Un gouvernement minoritaire au cœur d’un approfondissement de la crise mondiale du capitalisme
Cette campagne électorale a ignoré totalement l’impact du renforcement de la crise du capitalisme sur la vie économique et politique du Québec. Ce fut un sujet tabou. Le Canada et le Québec n’échapperont pourtant pas à la détérioration de la situation. Les politiques d’austérité vont ici comme ailleurs être au centre des propositions avancées par l’oligarchie pour faire payer au peuple le coût de sa crise.
Nous entrons donc dans une période où la majorité populaire subira un approfondissement de l’offensive néolibérale. Devant une députation aussi massivement néolibérale, dans un contexte de crise internationale, les politiques d’austérité vont revenir rapidement au centre de l’agenda péquiste.
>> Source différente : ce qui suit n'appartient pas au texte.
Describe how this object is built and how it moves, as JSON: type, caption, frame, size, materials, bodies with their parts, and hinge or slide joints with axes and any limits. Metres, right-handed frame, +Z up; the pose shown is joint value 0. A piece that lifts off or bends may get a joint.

Le rôle de Québec solidaire ne devra pas être celui d'agir en opposition de gauche au PQ pour le ramener à ses promesses électorales. Il devra proposer des politiques permettant d'indiquer la voie d'une transition économique vers la planification écologique, la socialisation de la propriété capitaliste, la démocratisation des entreprises, la réduction massive du temps et travail et vers des transformations institutionnelles permettant une démocratie sociale véritable dont la réforme du mode de scrutin est un élément parmi d'autres. Les mobilisations devront se faire plus amples et être capables d’identifier la réalité des fondements capitalistes de cette crise pour pouvoir assumer une résistance victorieuse.
L’essentiel de l’opposition au gouvernement va se retrouver dans la rue. Il faudra donc pour renforcer le camp des forces de gauche, développer des pratiques de réflexions et d’actions communes et un vaste réseau de militantEs de gauche dans les mouvements sociaux tout en respectant l’autonomie de ces derniers. On ne pourra pas construire la gauche sans un appui des mouvements syndical, étudiant, populaire, écologiste, féministe, etc.
La tâche des parlementaires de Québec solidaire sera de relayer cette opposition extraparlementaire à l’Assemblée nationale, de défendre les revendications des mouvements sociaux afin de pouvoir donner la réplique aux politiques de droite et aux discours qui servent à les justifier.